Can a dancer and a customer have a just-friends relationship outside of the club and a business relationship inside it? Possibly. But probably not. If you're playing the odds, and in business that's what you do, then don't do it.

you're probably right. however, a business relationship inside and outside the club is a different story.

Alanna
04-21-2003, 08:29 PM
in a lot of ways i'm going to have to go with Punk on this one. although it seems clear in Kittie's situation that the customer assumed too much, i can't say that he's entirely to blame for his feelings. dancers are very much aware that when customers ask them out it usually isn't because they're interested in being her buddy. the circumstances of the "dates" being in a group situation, the tab split and going home alone doesn't necessarily constitute a "buddy" relationship either... after all, that's exactly how most people begin the dating process anyway.

it's fairly reasonable that the customer assumed a relationship that had gone beyond that of customer/service provider... because it did. once the customer/provider relationship is taken outside the club, it's no longer just a customer/provider relationship. not to say that the customer should have assumed automatically that the relationship was becoming a romantic one, but it also should not have been assumed that the customer/provider relationship didn't alter or wouldn't become further altered. actually, it's immaterial whether or not the dancer's intensions were to be friends or lovers with the customer by seeing him outside the club... she should have realized that taking the customer/provider relationship outside the club would change the dynamic of the relationship at that point, and the change of the relationship could (and probably would) effect the business relationship.

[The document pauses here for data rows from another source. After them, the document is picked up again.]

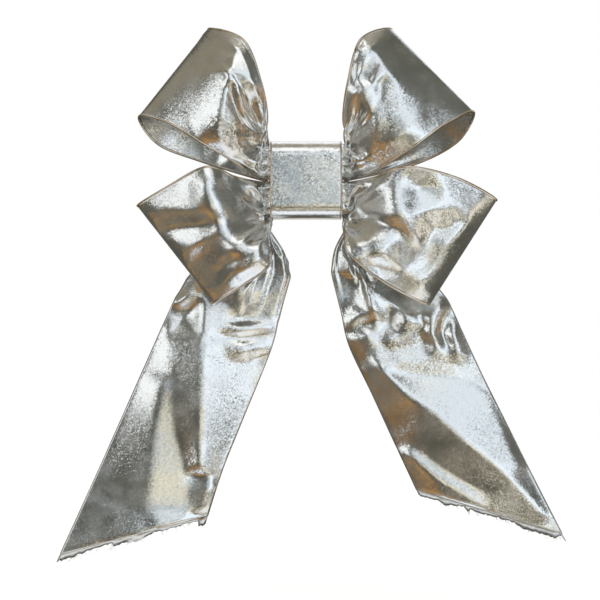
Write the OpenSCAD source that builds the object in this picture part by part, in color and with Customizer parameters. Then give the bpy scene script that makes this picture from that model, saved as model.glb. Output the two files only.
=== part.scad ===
// Four-loop gift bow of silver lame ribbon with two tails and a centre band.
// X runs across the bow, Z is up and the front faces -Y. The origin is on the back of the
// centre band, where the bow rests on a gift or a wreath. All sizes are in millimetres.

/* [Ribbon] */
// Width across the four loops
bow_w = 305; // [295:1:315]
// Thickness of the ribbon, a flattened sewn tube of two layers
ribbon_t = 1.2; // [0.9:0.1:1.5]
// Diameter of the steel wire in each hem
wire_d = 0.9; // [0.6:0.1:1.1]

/* [Centre band] */
// Width of the band, along X
band_w = 61; // [56:1:64]
// Height of the band, along Z
band_h = 66; // [64:1:70]
// Depth of the band, front to back
band_d = 44; // [43:1:48]
// Thickness of the band's doubled fabric
band_t = 1.2; // [0.8:0.1:1.3]
// Radius of the band's two front edges
band_front_r = 12; // [9:1:13]

/* [Gathered waist] */
// Folds in each pleated waist
pleats = 6; // [4:1:6]
// Width of the nylon cable tie that cinches the waist
cinch_w = 4.8; // [3.6:0.2:7.6]

/* [Fastening tie] */
// Length of each free leg of the twist tie
leg_l = 95; // [60:5:110]
// How far each leg slopes down behind the lower loops, in degrees
leg_slope = 30; // [20:5:35]

/* [Hidden] */
$fn = 48;

SILVER = [0.76, 0.77, 0.78];
STEEL = [0.55, 0.56, 0.58];
NYLON = [0.92, 0.92, 0.90];
GLUE = [0.90, 0.87, 0.74];
PVC = [0.70, 0.72, 0.72];

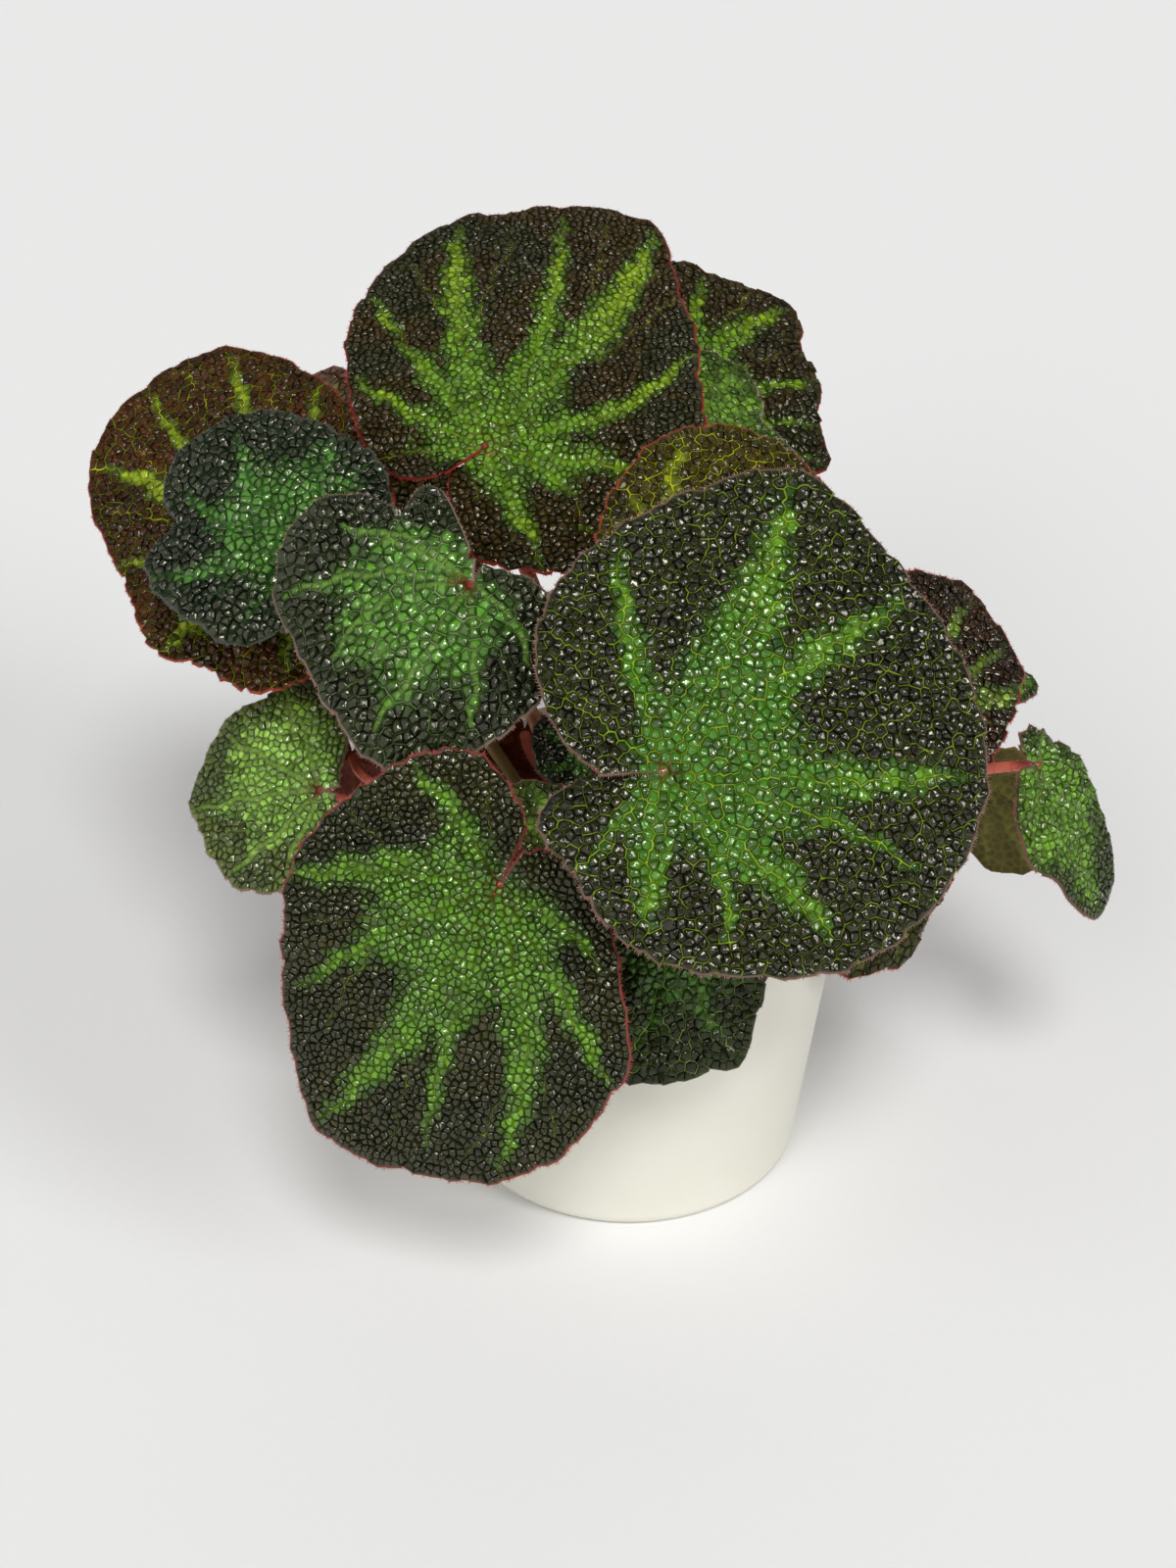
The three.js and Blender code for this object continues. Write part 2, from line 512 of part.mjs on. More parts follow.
// Stalk: rises from its hole, arches out and meets the blade square on from below.
// The same curve, a little fatter and longer, makes the hole.
function stalk(leaf, clearance = 0) {
  const { normal } = bladeFrame(leaf);
  const base = rootOf(leaf);
  const end = new THREE.Vector3(...leaf.at).addScaledVector(normal, -BLADE_THICKNESS / 2);
  const reach = base.distanceTo(end);
  const [rise, approach] = [leaf.rise ?? STALK_RISE, leaf.approach ?? STALK_APPROACH];
  const leaving = end.clone().sub(base).normalize();
  leaving.z += leaf.upright ?? STALK_LEAN;
  leaving.normalize();
  const curve = new THREE.CubicBezierCurve3(
    base.clone().addScaledVector(leaving, -clearance),
    base.clone().addScaledVector(leaving, reach * rise),
    end.clone().addScaledVector(normal, -reach * approach),
    end);
  return tube(curve, leaf.stalk + clearance, STALK_SIDES, STALK_STEPS);
}

// Potting mix: a plug that fills the pot to just below the rim band, with a crumbly top
function soil() {
  const foot = POT_FLOOR + SEAT_GAP;
  const shoulder = BASE_ROUND + 2 * SEAT_GAP;
  const plugRadius = innerRadius(SOIL_TOP) - SOIL_CLEARANCE;
  const levels = [[wallRadius(0) - BASE_ROUND - SOIL_CLEARANCE, foot],
    [innerRadius(BASE_ROUND) - SOIL_CLEARANCE, shoulder], [plugRadius, SOIL_TOP]];
  const crumb = (x, y) => SOIL_ROUGHNESS * (Math.sin(x * 0.9 + y * 0.4) + Math.sin(y * 1.1 - x * 0.5)) / 2;
  const ringPoint = (radius, side, height) => {
    const angle = (side / SOIL_SIDES) * Math.PI * 2;
    return new THREE.Vector3(radius * Math.cos(angle), radius * Math.sin(angle), height);
  };
  const vertices = [new THREE.Vector3(0, 0, foot)];
  for (const [radius, height] of levels) {
    for (let side = 0; side < SOIL_SIDES; side++) vertices.push(ringPoint(radius, side, height));
  }
  for (let ring = SOIL_RINGS - 1; ring > 0; ring--) {
    for (let side = 0; side < SOIL_SIDES; side++) {
      const point = ringPoint((plugRadius * ring) / SOIL_RINGS, side, SOIL_TOP);
      point.z += crumb(point.x, point.y);
      vertices.push(point);
    }
  }
  vertices.push(new THREE.Vector3(0, 0, SOIL_TOP));
  const bands = levels.length + SOIL_RINGS - 1;
  const at = (band, side) => 1 + band * SOIL_SIDES + (side % SOIL_SIDES);
  const triangles = [];
  for (let side = 0; side < SOIL_SIDES; side++) {
    triangles.push([0, at(0, side + 1), at(0, side)]);
    for (let band = 0; band < bands - 1; band++) {
      triangles.push([at(band, side), at(band, side + 1), at(band + 1, side + 1)]);
      triangles.push([at(band, side), at(band + 1, side + 1), at(band + 1, side)]);
    }
    triangles.push([at(bands - 1, side), at(bands - 1, side + 1), vertices.length - 1]);
  }
  return solidOf(vertices, triangles);
}

const plant = new THREE.Group();
let rhizome = rhizomeBody(RHIZOME_RADIUS);
let mix = soil().subtract(rhizomeBody(RHIZOME_RADIUS + SEAT_GAP));
for (const leaf of LEAVES) {
  const hole = stalk(leaf, SOCKET_GAP);
  rhizome = rhizome.subtract(hole);
  mix = mix.subtract(hole);
  plant.add(toMesh(leaf.name, blade(leaf).add(stalk(leaf)), LEAF_COLOUR, 0.45));
}
plant.add(toMesh('pot', pot(), POT_COLOUR, 0.4));
plant.add(toMesh('potting_mix', mix, SOIL_COLOUR, 1));
plant.add(toMesh('rhizome', rhizome, RHIZOME_COLOUR, 0.8));

export default plant;
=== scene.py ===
"""Looks of a potted sun-changing begonia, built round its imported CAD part.

The blades are grown pebble by pebble: each pebble is one cell of a Voronoi pattern in
the blade's own plane, with its seeds laid in pairs along the veins and the margin, so
valleys follow the veins. Lengths in the tables are millimetres, objects are in metres.
"""
import math

import bpy
import numpy as np
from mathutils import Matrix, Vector
from mathutils.geometry import delaunay_2d_cdt


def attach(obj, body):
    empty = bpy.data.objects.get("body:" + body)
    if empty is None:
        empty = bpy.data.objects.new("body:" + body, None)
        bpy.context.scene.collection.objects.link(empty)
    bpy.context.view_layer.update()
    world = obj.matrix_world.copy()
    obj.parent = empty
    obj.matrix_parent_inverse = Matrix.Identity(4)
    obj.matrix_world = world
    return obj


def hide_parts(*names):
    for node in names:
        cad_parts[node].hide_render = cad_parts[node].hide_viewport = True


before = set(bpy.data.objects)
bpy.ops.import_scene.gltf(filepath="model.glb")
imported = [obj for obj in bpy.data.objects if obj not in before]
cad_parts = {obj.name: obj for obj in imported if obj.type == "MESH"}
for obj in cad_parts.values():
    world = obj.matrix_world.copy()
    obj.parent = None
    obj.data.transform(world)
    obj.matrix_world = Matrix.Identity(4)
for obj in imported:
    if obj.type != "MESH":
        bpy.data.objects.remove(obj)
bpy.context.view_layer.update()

MM = 0.001

# Camera: 31.5 degrees above the horizon, in front of the pot
CAMERA_PLACE = (-0.012, -0.71345, 0.55824)
CAMERA_DOWN = 31.5
CAMERA_LENS = 67.5
CAMERA_SENSOR = 36.0

camera = bpy.data.objects.new("camera", bpy.data.cameras.new("camera"))
camera.location = CAMERA_PLACE
camera.rotation_euler = (math.radians(90 - CAMERA_DOWN), 0, 0)
camera.data.lens = CAMERA_LENS
camera.data.sensor_width = CAMERA_SENSOR
camera.data.clip_start = 0.01
bpy.context.collection.objects.link(camera)
bpy.context.scene.camera = camera
bpy.context.scene.view_settings.view_transform = "Standard"

# Pot, potting mix and rhizome, the same sizes as the solids have
POT_HEIGHT = 112
POT_BASE_RADIUS = 50
POT_RIM_RADIUS = 65
POT_WALL = 1.6
POT_FLOOR = 2.4
RIM_BAND = 12
RIM_STEP = 1.4
BASE_ROUND = 5
DRAIN_COUNT = 8
DRAIN_RADIUS = 4
DRAIN_CIRCLE = 34
SOIL_TOP = 97
SOIL_CLEARANCE = 0.5
RHIZOME_AXIS = 98
RHIZOME_HEART = (0, -2)
RHIZOME_ARMS = ((31, -13), (-30, -11), (2, 34))
ARM_START = 3.5
ARM_STEP = 5.6
ROW_OFFSET = 3.6

# Stalks and blades
STALK_RISE = 0.4
STALK_APPROACH = 0.3
STALK_LEAN = 0.7
LOBE_REACH = 40
LOBE_END_TAPER = 60
VALLEY = -0.3
BLADE_THICKNESS = 0.8
MARGIN_BEAD = 0.3
MARGIN_TEETH = ((11, 0.45), (6.3, 0.35), (3.4, 0.22))
CREASE_DEPTH = 0.8
CORD_WIDTH = 1.7
HEART_RADIUS = 1.5
VEIN_SWAY = 0.7
PEBBLE_TILT = 0.16
QUILT_HEIGHT = 1.3
QUILT_SPAN = 6
NET_PITCH = 1.95
RIB_HEIGHT = 1.3
RIB_WIDTH = 1.3

# Green of the leaves: share of a ray that tapers, its width against the table's, random
# specks, how far one pebble takes one green, and the deep green against the full one
RAY_TAPER = 0.62
RAY_WIDTH = 0.76
SPECK = 0.16
WHOLE_PEBBLE = 0.55
DEEP_GREEN = 0.38

# Bristles, in metres where they are lengths
MARGIN_BRISTLE = 0.0009
STALK_BRISTLE = 0.0016
BRISTLE_THICKNESS = 0.00012
BRISTLE_LEAN = 0.5
STALK_HAIR_SHARE = 0.8
STALK_REDNESS = 0.7

# Crumbs of the potting mix: least and most scale on each axis, and depth of the chips in metres
FULL_TURN = 6.28
CRUMB_FLATTEST = (0.6, 0.6, 0.45)
CRUMB_ROUNDEST = (1.2, 1.1, 0.9)
CRUMB_CHIP = 0.0016

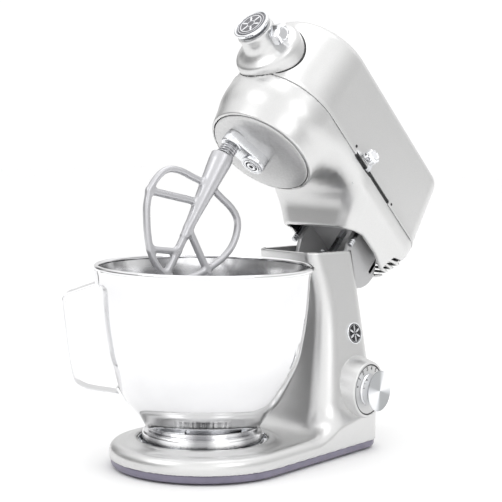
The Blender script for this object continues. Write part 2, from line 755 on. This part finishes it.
def housing_outer(x, y, z):
    """Barrel, keel and neck, blended into each other."""
    t = np.clip((z - BARREL_Z) / (SEAM_Z - BARREL_Z), 0, 1)
    barrel = (np.hypot(x, y) - (BARREL_R + 6.9 * np.sin(t * pi / 2))) * 0.97
    keel_2d = disc_hull(x, y, head_discs(SEAM_Z)) + 0.7
    keel = round_edge(keel_2d, 242 - z, 21)
    drop = np.clip(250 - z, 0, 40)
    half, front, rear = 62 - drop * 0.42, 84 + drop * 0.84, HEAD_REAR + 0.5 - drop * 0.22
    neck = box_2d(x, y - (front + rear) / 2, half, (rear - front) / 2, 18)
    body = smooth_min(barrel, smooth_min(keel, neck, 16), 20)
    return smooth_max(body, keel_2d - 0.9, 3)


def ease(t):
    t = np.clip(t, 0, 1)
    return t * t * (3 - 2 * t)


def housing_lip(x, y, z):
    """Height over the rim of the two mouths: level at the barrel, arched up beside the hinge."""
    arch = 12.5 * ease((y - 106) / 36) - 5 * ease((y - 164) / 36)
    return z - BARREL_Z - arch


def housing_shell(x, y, z):
    outer = housing_outer(x, y, z)
    body = round_edge(outer, -housing_lip(x, y, z), 1.6)
    inside = np.maximum(outer + HIDDEN_WALL, 50 - z)
    mouth = np.maximum(np.hypot(x, y) - BARREL_R + 2.6, z - 235)
    hub = np.maximum(np.hypot(x, z - HUB_Z) - 35.8, y + 20)
    vents = None
    for level in VENT_LEVELS:
        slot = np.maximum(np.abs(z - level - VENT_SLOPE * (y - 196)) - VENT_HALF,
                          np.maximum(np.abs(x) - 58, 190 - y))
        vents = slot if vents is None else np.minimum(vents, slot)
    port = np.maximum(np.hypot(y - 206, z - 247) - 4.6, 45 - x)
    for tool in (inside, mouth, hub, vents, port):
        body = np.maximum(body, -tool)
    return np.maximum(body, z - SEAM_Z + SEAM_GAP)


def housing_skin(x, y, z):
    return np.maximum(housing_outer(x, y, z), -housing_lip(x, y, z))


def build_housing():
    shell = add_piece("housing_shell", carve(housing_shell, (-69, -69, 208), (69, 218, 267), 1.6),
                      IN_HEAD, "head", "housing_silver", ["head_housing"], sharp=50)
    darken_inside(shell, IN_HEAD, housing_skin, "plastic_dark")


def build_joint_strip():
    rings = [disc_ring(head_discs(SEAM_Z), z, inset, 220) for z, inset in
             ((SEAM_Z - 3, 2.6), (SEAM_Z - 3, 1.25), (SEAM_Z + 3, 1.25), (SEAM_Z + 3, 2.6))]
    strip = add_piece("joint_strip", loft(rings + rings[:1], False, False), IN_HEAD, "head",
                      "frame_grey", material=MATERIAL["ear_grey"])
    cut(strip, HUB_BORE, AT_HUB)
    cut(strip, cuboid((60, 54.7, SEAM_Z - 5), (70, 131.7, SEAM_Z + 5)), IN_HEAD)


build_cover()
build_housing()
build_joint_strip()

# ---- flat beater ----

BEATER_TOP, BLADE_T = 180, 7


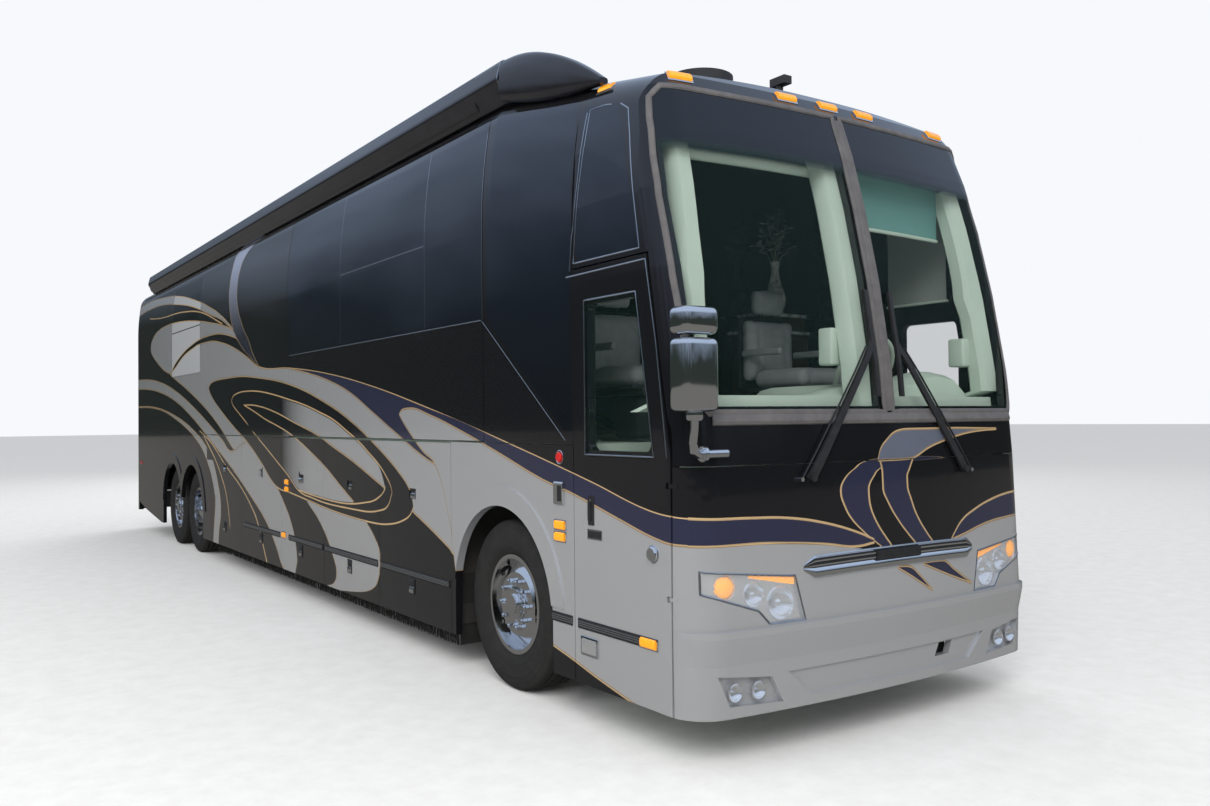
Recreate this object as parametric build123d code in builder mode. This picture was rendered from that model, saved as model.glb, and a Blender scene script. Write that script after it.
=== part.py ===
from build123d import *
import os
from functools import cache
from math import sqrt

os.makedirs("parts", exist_ok=True)

# Frame: +X is forward, +Y is the driver's side, +Z is up, the ground is z = 0, and the
# origin lies under the middle of the body. All sizes are in millimetres.

# Driving dimensions of the coach
overall_length = 13720
body_width = 2590
wheelbase = 8030
tag_spacing = 1140
front_overhang = 1933
skirt_z = 235
belt_z = 1490
sill_z = 2250
tumble_z = 2800
eave_z = 3550
wall_t = 55
panel_t = 45
door_t = 40
glass_t = 12
seam = 6
fit_gap = 0.3

half_length = overall_length / 2
half_width = body_width / 2
front_axle_x = half_length - front_overhang
drive_axle_x = front_axle_x - wheelbase
tag_axle_x = drive_axle_x - tag_spacing

# Cross-section of the body: upright side, lean above the windows, shoulder and crown
tumble_in = 58
lean_top_z = 3450
shoulder_run = 210
shoulder_rise = 195
crown_rise = 54
rear_corner_r = 180
section_foot_z = -600

# The roof falls towards the windscreen from this station
roof_fall_x = front_axle_x - 100
roof_fall = 0.18
cap_seam_x = front_axle_x + 823
rear_cap_x = -half_length + 260

# Nose: front arc and corner in plan, then the centre line that leans back with height.
# Columns: height, distance ahead of the front axle, half width
nose_arc_r = 9000
nose_corner_r = 200
nose_rows = [
    (200, 1912, half_width),
    (640, 1912, half_width),
    (1400, 1882, half_width),
    (1900, 1838, half_width),
    (2350, 1764, half_width),
    (2750, 1676, half_width - 6),
    (3050, 1594, half_width - 26),
    (3293, 1510, half_width - 58),
    (3369, 1452, half_width - 75),
    (3430, 1370, half_width - 100),
    (3490, 1230, half_width - 140),
    (3560, 980, half_width - 170),
]
bumper_top_z = 640
cowl_z = 1403
screen_z = 1645
screen_top_z = 3285
mask_edge_x = front_axle_x + 1661
nose_back_x = cap_seam_x - 500

# Construction shapes run this far past the body
overrun = 400
plan_height = 5000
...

it would have been more appropriate for the dancer to make her intensions clear to the customer at the point where she agreed to see him outside the club. if he found that those intensions didn't match his, then both the dancer and the customer could have been spared what happened as a result of too much assuming going on on both sides. i believe in a situation like this, a good deal of the burden of establishing the nature of an altered relationship and what it would entail lies mostly on the dancer since she should be aware that when a customer that sees her naked, who flirts with him and is attractive asks her out he more than likely has sexual or romantic intensions in mind. however, even in the odd situation that his intensions were to become only friends, that still alters the customer/provider relationship in such a way that the business relationship could become damaged... after all, how many of a dancer's friends does she make money from?

McCain
04-23-2003, 01:34 AM
I'm just going to completely side-step the whole Kittie/Punk sub-thread here, and go in for the kill on the original topic. Note: Controversial opinions may ensue... :P

If you are truly interested in a potential romantic relationship, or even simply a friendship, with a dancer -outside of her club - then there is a pretty simple way of getting an answer. If you have her number or vice versa, then arrange for one of you to call the other. If not, then on your next visit, have her sit with you in a relatively quiet and private area. And politely inquire as to whether she would like an actual relationship / friendhip / whatever. She'll most likely say no, but that's the worst thing that can happen, if you have phrased it politely and in a discreet manner.

Note that does not mean asking her "Would you like a date?" - which means something much less positive to us.

If she says yes, then your mission - should you choose to accept it - is to essentially detach yourself as a customer, primarily by no longer spending your money on her within a club. Sad to say, but it's going to be about your only definitive answer as to whether she wants a boyfriend or a sugar daddy. At the same time, however, be prepared to deal with Typical Stripper Mentality. (Any questions regarding the phenomenon of TSM in a relationship? Ask Tre. He deals with it on a daily basis LOL. And he does a very good job of it, might I add...).

There are going to be people who will say that you don't stand a chance in hell, that we turn all guys down, that we only dtae sugar daddies, etc.... Those are reasonable generalizations (if there is such a thing), but they are not absolutes. There is always the chance that you could be that one in a thousand that catches our eye, our interest, or our heart. It does happen. Not all of us prefer the money for a few lap dances over the wealth of a great friendship or relationship - we're just more selective when we make the choice, because we have to be.

My two cents worth.

McCain

lestat1
04-23-2003, 03:29 AM
I'm just going to completely side-step the whole Kittie/Punk sub-thread here, and go in for the kill on the original topic. Note: Controversial opinions may ensue... :P

McCain

I don't think that was controversial at all, but a rational, clear bit of advice; as the straightforward method often is.
So the odds are as good as 1 in a 1000 huh? Hmm....I could probably find 1000 dancers. :)

jennymodel
04-23-2003, 06:27 PM
Kittie-"When I asked him why he no longer felt like tipping me, he said that he thought we were past that point in our relationship."
I love this part! It sounds like he thought he bought the dancer.

Dharmabum
04-24-2003, 08:43 AM
Skipping all the in between stuff and going waaaay back to the original posters question, I'd say don't do it. It doesn't sound to me as if you are secure enough to date a dancer, even if she does say yes. Say she does say yes and you two get serious, how are you going to feel about her dancing for other men? If you aren't secure enough to ask her out, my guess is you're gonna have real trouble dealing with her job. Forget about it!

RealGuy
04-24-2003, 03:59 PM
OK I'll just put this small point in! If a dancer is interested in you she will let you know by more then just a number. They are very forward about great guys who are respectful and appreciative. Usually will come with a whisper in the ear to meet her at a location later that night for a drink. Could be followed by I don't date men who hange out in strip clubs, which is your exit cue and see her later. Think of that one as a test. It has happened to me a couple of times and they have both turned into great friendships and then on to relationships. I was out having a good time and not looking for anything, they liked the energy and wanted to party and hang. so they made that happen and I took it from thier. Always respect and love with lots of FUN! RG

04-25-2003, 03:47 PM
I have never heard a dancer say that she thought a customer who asked her on a date just wanted to be friends. Usualy they say the guy either wants her as a gf or gfe- usualy the later.